Some conservative thinkers go even further. A Heritage Foundation analysis calls gun rights a key way to defend “God-given, natural rights,” arguing the Second Amendment exists so citizens can protect themselves and their property when government fails. To many on the right, talk of “reasonable regulation” rings hollow after decades of proposals to ban popular rifles, limit magazine sizes, and add complex permit systems. They see powerful politicians, courts, and advocacy groups slowly rewriting the meaning of “shall not be infringed,” while ordinary working people carry the risks of crime and the cost of compliance.
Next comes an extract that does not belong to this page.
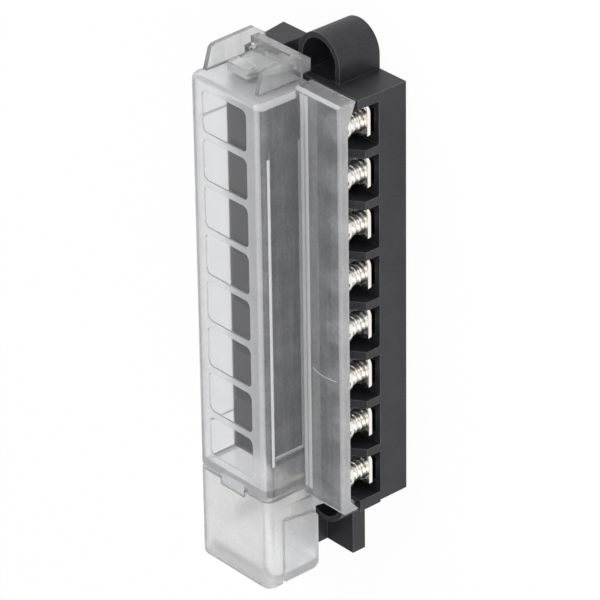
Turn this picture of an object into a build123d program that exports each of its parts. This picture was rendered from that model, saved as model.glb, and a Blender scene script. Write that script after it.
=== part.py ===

Behind the Gun Fight: Shared Distrust of the Federal Government
Underneath the legal details sits a broader frustration that crosses party lines. Many conservatives feel past “woke” and globalist policies left them poorer, less safe, and less free, and they fear gun bans will lock them into that powerless position. Many liberals feel “America First” politics and cuts to social programs have widened the gap between rich and poor, and they see guns as fuel for domestic extremism and neighborhood violence. Yet both groups increasingly believe the federal government mainly serves elites, not ordinary citizens.
That shared distrust helps explain why Independence Day gun campaigns hit such a nerve. When gun-control advocates use patriotic language to call for more federal power, people who already doubt Washington’s motives see a threat to basic self-defense. When gun-rights activists answer with fiery pro-Second-Amendment messages, people who fear violence see a system that values weapons over children’s lives. The courts now give strong protection to gun rights, but they also leave room for targeted regulations. In this tense climate, each new July Fourth statement or proposal feels less like a policy debate and more like another sign that the system is not listening to ordinary Americans on either side.